* [To be done]
What follows is a listing. Return every line of it exactly.

* [Data block]
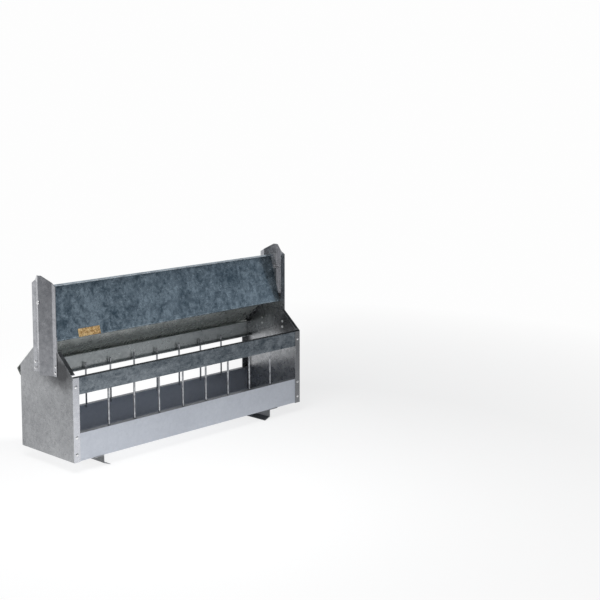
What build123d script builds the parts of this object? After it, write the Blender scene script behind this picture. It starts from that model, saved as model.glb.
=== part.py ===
from build123d import *

import os
from math import atan, cos, hypot, radians, sin, tan

# Poultry trough feeder in folded galvanised sheet.
# X runs along the trough, -Y is the feeding side with the lid, +Z is up.
# The origin is on the floor, under the middle of the trough. The lid is drawn open.

# ---------------------------------------------------------------- driving sizes (mm)
LENGTH = 500.0              # outside of one end panel to outside of the other
DEPTH = 140.0               # front to back over the end panels
SHEET = 0.8                 # sheet thickness
FOLD_RADIUS = 0.6           # inside radius of a sharp fold
FOOT_HEIGHT = 17.0          # floor to the underside of the trough
EAVE_HEIGHT = 133.0         # trough underside to the eave corner of an end panel
ROOF_PITCH = 41.0           # slope of both shoulders, degrees
LIP_HEIGHT = 45.0           # trough underside to the top of the trough walls
LIP_WIDTH = 9.0             # inward lip on the trough walls

RAIL_HEIGHT = 27.0
RAIL_TOP = 132.0            # trough underside to the top of a rail
RAIL_TOP_LIP = 8.0
RAIL_BOTTOM_LIP = 10.0

FLANGE_WIDTH = 12.0         # upright and bottom flanges of an end panel
SHOULDER_FLANGE = 7.5       # flange that carries the roof and the lid
SHOULDER_MITRE = 4.0        # how far the shoulder flange stops short of the eave
NECK_TOP = 190.0            # trough underside to the top of an end panel, behind the post
OUTER_FOLD_RADIUS = 0.72    # outside radius of an end panel's folds

POST_HALF_WIDTH = 31.0
POST_FLAT = 9.0             # width of each flat side flange of a post
POST_BULGE = 10.5           # how far the middle fold stands out
POST_BOTTOM = 128.0         # all three from the trough underside
POST_SIDE_TOP = 268.5
POST_PEAK = 284.0
POST_PEAK_HALF = 5.0

STOP_ROD_HEIGHT = 242.0     # trough underside to the rod's axis
STOP_ROD_RADIUS = 2.0
STOP_HEAD_RADIUS = 3.2
STOP_HEAD_HEIGHT = 1.4
STOP_HEAD_ROUND = 1.1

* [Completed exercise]
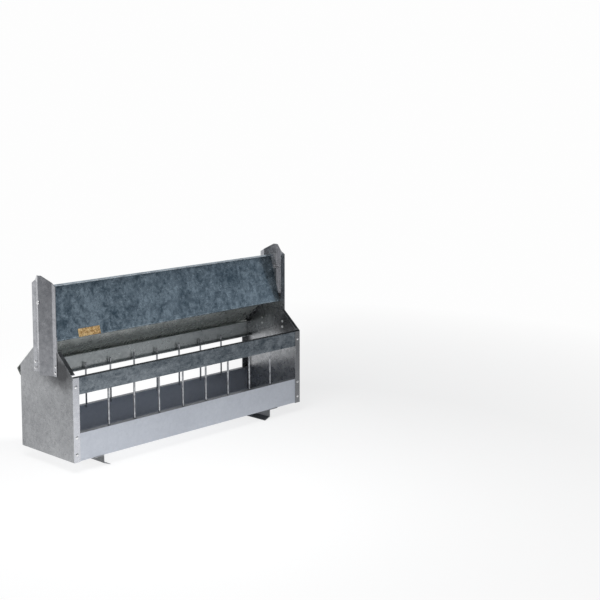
What build123d script builds the parts of this object? After it, write the Blender scene script behind this picture. It starts from that model, saved as model.glb.
=== part.py ===
from build123d import *

import os
from math import atan, cos, hypot, radians, sin, tan

# Poultry trough feeder in folded galvanised sheet.
# X runs along the trough, -Y is the feeding side with the lid, +Z is up.
# The origin is on the floor, under the middle of the trough. The lid is drawn open.

# ---------------------------------------------------------------- driving sizes (mm)
LENGTH = 500.0              # outside of one end panel to outside of the other
DEPTH = 140.0               # front to back over the end panels
SHEET = 0.8                 # sheet thickness
FOLD_RADIUS = 0.6           # inside radius of a sharp fold
FOOT_HEIGHT = 17.0          # floor to the underside of the trough
EAVE_HEIGHT = 133.0         # trough underside to the eave corner of an end panel
ROOF_PITCH = 41.0           # slope of both shoulders, degrees
LIP_HEIGHT = 45.0           # trough underside to the top of the trough walls
LIP_WIDTH = 9.0             # inward lip on the trough walls

RAIL_HEIGHT = 27.0
RAIL_TOP = 132.0            # trough underside to the top of a rail
RAIL_TOP_LIP = 8.0
RAIL_BOTTOM_LIP = 10.0

FLANGE_WIDTH = 12.0         # upright and bottom flanges of an end panel
SHOULDER_FLANGE = 7.5       # flange that carries the roof and the lid
SHOULDER_MITRE = 4.0        # how far the shoulder flange stops short of the eave
NECK_TOP = 190.0            # trough underside to the top of an end panel, behind the post
OUTER_FOLD_RADIUS = 0.72    # outside radius of an end panel's folds

POST_HALF_WIDTH = 31.0
POST_FLAT = 9.0             # width of each flat side flange of a post
POST_BULGE = 10.5           # how far the middle fold stands out
POST_BOTTOM = 128.0         # all three from the trough underside
POST_SIDE_TOP = 268.5
POST_PEAK = 284.0
POST_PEAK_HALF = 5.0

STOP_ROD_HEIGHT = 242.0     # trough underside to the rod's axis
STOP_ROD_RADIUS = 2.0
STOP_HEAD_RADIUS = 3.2
STOP_HEAD_HEIGHT = 1.4
STOP_HEAD_ROUND = 1.1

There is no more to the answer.